Uniform Spectral Growth and Convergence of Muon in LoRA-Style Matrix Factorization

TL;DR

This paper investigates the spectral dynamics of Muon in LoRA-style matrix factorization, revealing uniform singular value growth and proving convergence properties of the spectral gradient flow in simplified models.

Contribution

It uncovers the uniform spectral growth phenomenon in Muon for LoRA fine-tuning and provides theoretical analysis of spectral gradient flow convergence and dynamics.

Findings

Singular values grow uniformly across the spectrum under Muon in LoRA.

Spectral gradient flow converges to global minima from almost all initializations.

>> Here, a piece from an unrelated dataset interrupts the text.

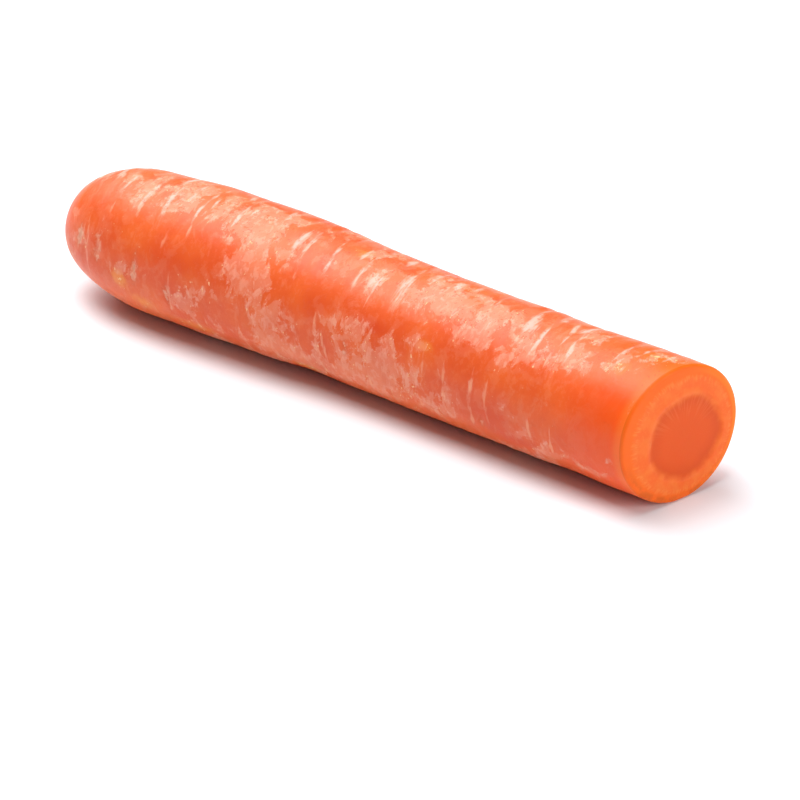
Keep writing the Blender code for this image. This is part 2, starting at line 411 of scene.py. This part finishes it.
def swells(s, angle):
    """Bulges as bells in s and angle, plus broad sine waves that run along and round the root."""
    height = 0.0
    for bulge_s, degrees, half_length, size in BULGES:
        along = bell(s - bulge_s * MM, half_length * MM)
        height = height + size * MM * along * bell(angle_gap(angle, math.radians(degrees)), BULGE_HALF_ANGLE)
    for waves_round, waves_along, size, phase in SWELLS:
        along = 2 * math.pi * waves_along * s / LENGTH
        height = height + size * MM * np.sin(waves_round * angle + along + phase)
    return height


def rings():
    """Every growth ring, as in MAIN_RINGS and with the phase of its wander added."""
    draw = np.random.default_rng(RING_SEED)
    made = [(*ring, draw.uniform(0, 2 * math.pi)) for ring in MAIN_RINGS]
    for number in range(FINE_RINGS):
        s = LENGTH / MM * (FINE_FROM + FINE_REACH * (number + draw.uniform(0, 1)) / FINE_RINGS)
        middle = draw.uniform(0, 360)
        half = draw.uniform(*FINE_HALF_SPAN)
        made.append((s, middle, half, draw.uniform(*FINE_DEPTH), draw.uniform(0, 2 * math.pi)))
    return made


def across_ring(s, angle, ring):
    """(signed distance along the root from a ring, how far round it towards its end: 0 middle, 1 end)."""
    ring_s, middle, half, _, phase = ring
    gap = angle_gap(angle, math.radians(middle))
    across = s - ring_s * MM - RING_WANDER * np.sin(RING_WAVES * gap + phase)
    return across, np.abs(gap) / math.radians(half)


def ring_relief(s, angle):
    """Each ring is a bell-shaped groove with a bell-shaped lip on either side, faded out at its ends."""
    height = 0.0
    for ring in rings():
        across, reach = across_ring(s, angle, ring)
        groove = bell(across, RING_HALF_WIDTH)
        lips = bell(np.abs(across) - RING_LIP_OFFSET * RING_HALF_WIDTH, RING_HALF_WIDTH)
        height = height + ring[3] * MM * ease(RING_FADE * (1.0 - reach)) * (RING_LIP * lips - groove)
    return height


def eye_distance(s, angle, eye):
    """Distance from an eye's middle in units of its lens shape, which is longest round the root."""
    along = (s - eye[0] * MM) / EYE_HALF_WIDTH
    across = angle_gap(angle, math.radians(eye[1])) * body_radius(s) * dome(s) / EYE_HALF_LENGTH
    return along**2 + across**2


def eye_relief(s, angle):
    """Each eye is a hollow in the shape of a bell over its lens."""
    return sum(-eye[2] * MM * np.exp(-eye_distance(s, angle, eye)) for eye in EYES)


def skin_radius(s, angle):
    """The body's radius times the dome, plus the swells, rings and eyes, which fade out on the crown."""
    relief = swells(s, angle) + ring_relief(s, angle) + eye_relief(s, angle)
    return body_radius(s) * dome(s) + relief * ease(dome(s) * RELIEF_GAIN - RELIEF_START)


def crown_hollow(radius, angle):
    """A smooth dimple, less a ring of trimmed stalks made by a cosine round the pole, less the bud's bell."""
    dimple = DIMPLE_DEPTH * ease(DIMPLE_FLATNESS * (1.0 - radius / DIMPLE_RADIUS))
    lobes = np.cos(STALKS * angle + STALK_CROWDING * np.sin(angle)) * 0.5 + 0.5
    uneven = STALK_LEAST + (1.0 - STALK_LEAST) * lobes
    stalks = STALK_HEIGHT * bell(radius - STALK_RING, STALK_WIDTH) * uneven
    return dimple - stalks - BUD_HEIGHT * bell(radius, BUD_WIDTH)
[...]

Smaller singular values reach their targets earlier than larger ones, contrasting standard gradient flow.

Abstract

Spectral gradient descent (SpecGD) orthogonalizes the matrix parameter updates and has inspired practical optimizers such as Muon. They often perform well in large language model (LLM) training, but their dynamics remain poorly understood. In the low-rank adaptation (LoRA) setting, where weight updates are parameterized as a product of two low-rank factors, we find a distinctive spectral phenomenon under Muon in LoRA fine-tuning of LLMs: singular values of the LoRA product show near-uniform growth across the spectrum, despite orthogonalization being performed on the two factors separately. Motivated by this observation, we analyze spectral gradient flow (SpecGF)-a continuous-time analogue of SpecGD-in a simplified LoRA-style matrix factorization setting and prove "equal-rate" dynamics: all singular values grow at equal rates up to small deviations. Consequently, smaller singular values attain their target values earlier than larger ones, sharply contrasting with the largest-first stepwise learning observed in standard gradient flow. Moreover, we prove that SpecGF in our setting converges to global minima from almost all initializations, provided the factor norms remain bounded; with $\ell_2$ regularization, we obtain global convergence. Lastly, we corroborate our theory with experiments in the same setting.